***** Information shown
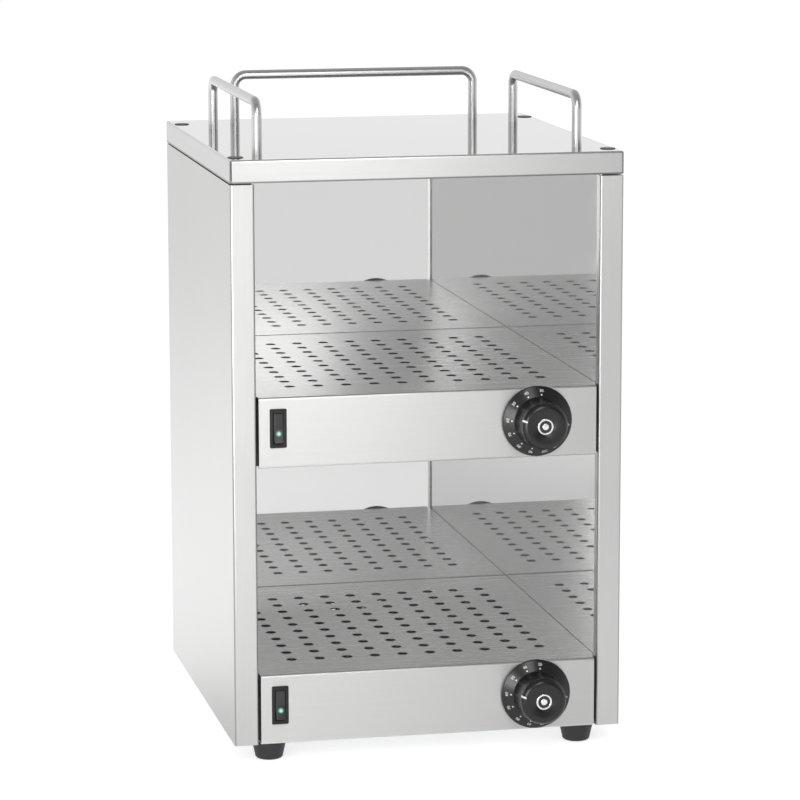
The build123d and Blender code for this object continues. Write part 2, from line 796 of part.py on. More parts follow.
    # Badge: a plain disc with a ring groove, set into the middle of the dish
    with BuildPart() as badge:
        with BuildSketch(knob_plane):
            with BuildLine():
                badge_front = -badge_seat - 0.3
                badge_back = -badge_seat + badge_thickness
                groove_floor = badge_front + badge_groove
                edge = badge_radius - shaft_clearance
                Polyline(
                    (0, badge_back),
                    (edge, badge_back),
                    (edge, badge_front + 0.2),
                    (edge - 0.2, badge_front),
                    (edge - 1.5, badge_front),
                    (edge - 1.7, groove_floor),
                    (edge - 3.6, groove_floor),
                    (edge - 3.8, badge_front),
                    (0, badge_front),
                    (0, badge_back),
                )
            make_face()
        revolve(axis=knob_axis)
    save(badge, f"{level}_knob_badge")

    # Heating element: a sheathed hairpin lying under the perforations
    element_z = deck_top - element_drop
    element_front = front + element_from_front
    element_rear = deck_rear - element_from_rear
    with BuildPart() as heating_element:
        with BuildLine() as hairpin:
            FilletPolyline(
                (-element_x, element_rear, element_z),
                (-element_x, element_front, element_z),
                (element_x, element_front, element_z),
                (element_x, element_rear, element_z),
                radius=element_bend,
            )
        with BuildSketch(Plane(origin=hairpin.line @ 0, z_dir=hairpin.line % 0)):
            Circle(element_diameter / 2)
        sweep(path=hairpin.line)
    save(heating_element, f"{level}_heating_element")

    # Brackets: two upright strips with feet, holding the element and the sensor bulb
    bulb_z = deck_top - bulb_drop
    bracket_top = bulb_z + bulb_diameter / 2 + bracket_border
    bracket_half = element_x + element_diameter / 2 + bracket_border
    with BuildPart() as element_brackets:
        for bracket_y in (front + bracket_from_front, deck_rear - bracket_from_rear):
            with BuildSketch(facing_front(bracket_y)):
                with Locations((0, (box_floor + bracket_top) / 2)):
                    Rectangle(2 * bracket_half, bracket_top - box_floor)
                with Locations((-element_x, element_z), (element_x, element_z)):
                    Circle(element_diameter / 2 + stud_clearance, mode=Mode.SUBTRACT)
                with Locations((bulb_x, bulb_z)):
                    Circle(bulb_diameter / 2 + stud_clearance, mode=Mode.SUBTRACT)
            extrude(amount=sheet)
            block(
                (-bracket_half, bracket_y - sheet / 2, box_floor),
                (bracket_half, bracket_y + bracket_foot, box_floor + sheet),
            )
    save(element_brackets, f"{level}_element_brackets")

    # Sensor: a liquid-filled bulb in the bracket, joined to the thermostat by its capillary
    bulb_front = front + bracket_from_front - bulb_ahead
    capillary_turn = bulb_front - capillary_lead
    with BuildPart() as sensor_bulb:
        rod(facing_rear(bulb_front), [(-bulb_x, bulb_z)], bulb_diameter / 2, bulb_length)
        capillary_x = knob_x - 4.0
        with BuildLine() as tail:
            FilletPolyline(
                (bulb_x, bulb_front + 0.5, bulb_z),
                (bulb_x, capillary_turn, bulb_z),
                (capillary_x, capillary_turn, bulb_z),
                (capillary_x, tab_y, bulb_z),
                radius=capillary_bend,
            )
        with BuildSketch(Plane(origin=tail.line @ 0, z_dir=tail.line % 0)):
            Circle(capillary / 2)
        sweep(path=tail.line)
    save(sensor_bulb, f"{level}_sensor_bulb")

    # Terminal block: on the floor of the box, with three wells for its clamping screws
    block_y = rear - block_from_rear
    with BuildPart() as terminal_block:
        block(
            (block_x - block_length / 2, block_y - block_depth / 2, box_floor),
            (block_x + block_length / 2, block_y + block_depth / 2, box_floor + block_height),
        )
        well_points = [(block_x + step, block_y - 4.0) for step in (-10.0, 0.0, 10.0)]
        rod(Plane.XY.offset(box_floor + block_height), well_points, 2.5, -6.0, Mode.SUBTRACT)
    save(terminal_block, f"{level}_terminal_block")

# Loom: the sleeve of wires from the lower terminal block up the cavity to the upper one
with BuildPart() as wiring_loom:
    loom_start_y = rear - block_from_rear + block_depth / 2
    loom_low_z = floor_of["lower"] + block_height / 2
    loom_end_y = rear - block_from_rear + 5.0
    with BuildLine() as loom_route:
        FilletPolyline(
            (loom_x, loom_start_y, loom_low_z),
            (loom_x, loom_rise_y, loom_low_z),
            (loom_x, loom_rise_y, loom_entry),
            (loom_x, loom_end_y, loom_entry),
            (loom_x, loom_end_y, floor_of["upper"] + block_height),
            radius=loom_bend - fit_gap,
        )
    with BuildSketch(Plane(origin=loom_route.line @ 0, z_dir=loom_route.line % 0)):
        Circle(loom_diameter / 2)
    sweep(path=loom_route.line)
save(wiring_loom, "wiring_loom")

# Feet: tapered rubber with a rounded tread, each moulded round its threaded stud
foot_corners = ("front_left", "front_right", "rear_left", "rear_right")
for corner, (x, y) in zip(foot_corners, foot_points):
    with BuildPart() as foot:
        with BuildSketch(Plane(origin=(x, y, 0), x_dir=(1, 0, 0), z_dir=(0, -1, 0))):
            with BuildLine():
                tread = foot_bottom_diameter / 2
                shoulder = foot_top_diameter / 2
                Line((0, 0), (tread - foot_round, 0))
                ThreePointArc(
                    (tread - foot_round, 0),
                    (tread - foot_round * round_mid, foot_round * round_mid),
                    (tread, foot_round),
                )
                Polyline(
                    (tread, foot_round),
                    (shoulder, foot_height - 3.0),
                    (shoulder, foot_height),
                    (foot_stud / 2, foot_height),
                    (foot_stud / 2, foot_height + 10.0),
                    (0, foot_height + 10.0),
                    (0, 0),
                )
            make_face()
        revolve(axis=Axis((x, y, 0), (0, 0, 1)))
    save(foot, f"{corner}_foot")

with BuildPart() as foot_nuts:
    hex_nuts(Plane.XY.offset(body_bottom + sheet), foot_points, foot_stud, nut_across_flats, nut_height)
save(foot_nuts, "foot_nuts")

# Cable inlet: a compression gland through the rear panel, with its nut inside
gland_z = body_bottom + gland_rise
gland_plane = Plane(origin=(gland_x, rear, gland_z))
with BuildPart() as cable_gland:
    with BuildSketch(facing_rear(rear)):
        with Locations((-gland_x, gland_z)):
            RegularPolygon(gland_flats / 2, 6, major_radius=False)
    extrude(amount=gland_hex)
    with BuildSketch(gland_plane):
        with BuildLine():
            Polyline(
                (gland_bore / 2, -gland_inner_length),
                (gland_thread / 2, -gland_inner_length),
                (gland_thread / 2, 0),
                (gland_flats / 2 - 0.6, 0),
                (gland_flats / 2 - 0.6, gland_hex + 3.0),
            )
            ThreePointArc(
                (gland_flats / 2 - 0.6, gland_hex + 3.0),
                (gland_flats / 2 - 1.6, gland_hex + 6.0),
                (gland_nose / 2, gland_reach),
            )
            Polyline(
                (gland_nose / 2, gland_reach),
                (gland_bore / 2, gland_reach),
                (gland_bore / 2, -gland_inner_length),
            )
        make_face()
    revolve(axis=Axis((gland_x, rear, gland_z), (0, 1, 0)))
    rod(
        facing_rear(rear - gland_inner_length),
        [(-gland_x, gland_z)],
        gland_bore / 2,
        gland_inner_length + gland_reach,
        Mode.SUBTRACT,
    )
save(cable_gland, "cable_gland")

with BuildPart() as gland_nut:
    hex_nuts(
        facing_rear(rear - sheet - 4.0), [(-gland_x, gland_z)], gland_thread, gland_flats, 4.0
    )
save(gland_nut, "gland_nut")
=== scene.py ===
"""Cup warmer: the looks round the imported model.

The scene is in metres, +X right, +Y back, +Z up. The shapes made here are worked out in
millimetres, and become metres when their mesh is built."""

import json

import bmesh
import bpy
import numpy as np
from mathutils import Matrix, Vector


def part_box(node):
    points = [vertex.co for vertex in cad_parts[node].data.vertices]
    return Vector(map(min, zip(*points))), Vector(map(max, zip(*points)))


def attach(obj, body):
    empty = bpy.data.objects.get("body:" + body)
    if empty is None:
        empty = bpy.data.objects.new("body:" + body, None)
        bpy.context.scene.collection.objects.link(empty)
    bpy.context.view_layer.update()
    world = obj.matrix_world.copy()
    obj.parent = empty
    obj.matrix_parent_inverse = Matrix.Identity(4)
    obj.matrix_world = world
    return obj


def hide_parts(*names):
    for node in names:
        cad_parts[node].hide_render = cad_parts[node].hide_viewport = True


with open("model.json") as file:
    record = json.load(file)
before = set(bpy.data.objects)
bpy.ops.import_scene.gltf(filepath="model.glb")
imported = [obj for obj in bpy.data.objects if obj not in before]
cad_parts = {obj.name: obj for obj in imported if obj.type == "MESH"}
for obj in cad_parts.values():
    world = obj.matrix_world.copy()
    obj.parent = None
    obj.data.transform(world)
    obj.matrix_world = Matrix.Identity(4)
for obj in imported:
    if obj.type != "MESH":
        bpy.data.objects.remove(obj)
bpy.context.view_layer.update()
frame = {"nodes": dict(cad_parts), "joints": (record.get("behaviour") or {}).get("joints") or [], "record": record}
nodes = frame["nodes"]

# ---- Camera -------------------------------------------------------------------------------
# It stands to the front left, a little above the cover, and looks slightly down. The frame
# is square, so the sensor width counts for both sides, and nothing is shifted.
viewpoint = (-0.624842, -2.920827, 0.793671)
view_right = (0.97712755, -0.21264966, -0.00136637)
view_up = (0.03832182, 0.16976179, 0.98473975)
view_back = (-0.20917261, -0.9622687, 0.17402804)
camera = bpy.data.objects.new("camera", bpy.data.cameras.new("camera"))
camera.data.sensor_width = 36.0
camera.data.lens = 161.808
camera.data.clip_start, camera.data.clip_end = 0.05, 100.0
axes = Matrix((view_right, view_up, view_back)).transposed()
camera.matrix_world = Matrix.Translation(viewpoint) @ axes.to_4x4()
bpy.context.scene.collection.objects.link(camera)
bpy.context.scene.camera = camera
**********
Emit only the lines from the one containing "revolve(axis=Axis((gland_x, rear, gland_z), (0, 1, 0)))" through the one containing "bpy.context.scene.collection.objects.link(empty)", copied exactly.

    revolve(axis=Axis((gland_x, rear, gland_z), (0, 1, 0)))
    rod(
        facing_rear(rear - gland_inner_length),
        [(-gland_x, gland_z)],
        gland_bore / 2,
        gland_inner_length + gland_reach,
        Mode.SUBTRACT,
    )
save(cable_gland, "cable_gland")

with BuildPart() as gland_nut:
    hex_nuts(
        facing_rear(rear - sheet - 4.0), [(-gland_x, gland_z)], gland_thread, gland_flats, 4.0
    )
save(gland_nut, "gland_nut")
=== scene.py ===
"""Cup warmer: the looks round the imported model.

The scene is in metres, +X right, +Y back, +Z up. The shapes made here are worked out in
millimetres, and become metres when their mesh is built."""

import json

import bmesh
import bpy
import numpy as np
from mathutils import Matrix, Vector


def part_box(node):
    points = [vertex.co for vertex in cad_parts[node].data.vertices]
    return Vector(map(min, zip(*points))), Vector(map(max, zip(*points)))


def attach(obj, body):
    empty = bpy.data.objects.get("body:" + body)
    if empty is None:
        empty = bpy.data.objects.new("body:" + body, None)
        bpy.context.scene.collection.objects.link(empty)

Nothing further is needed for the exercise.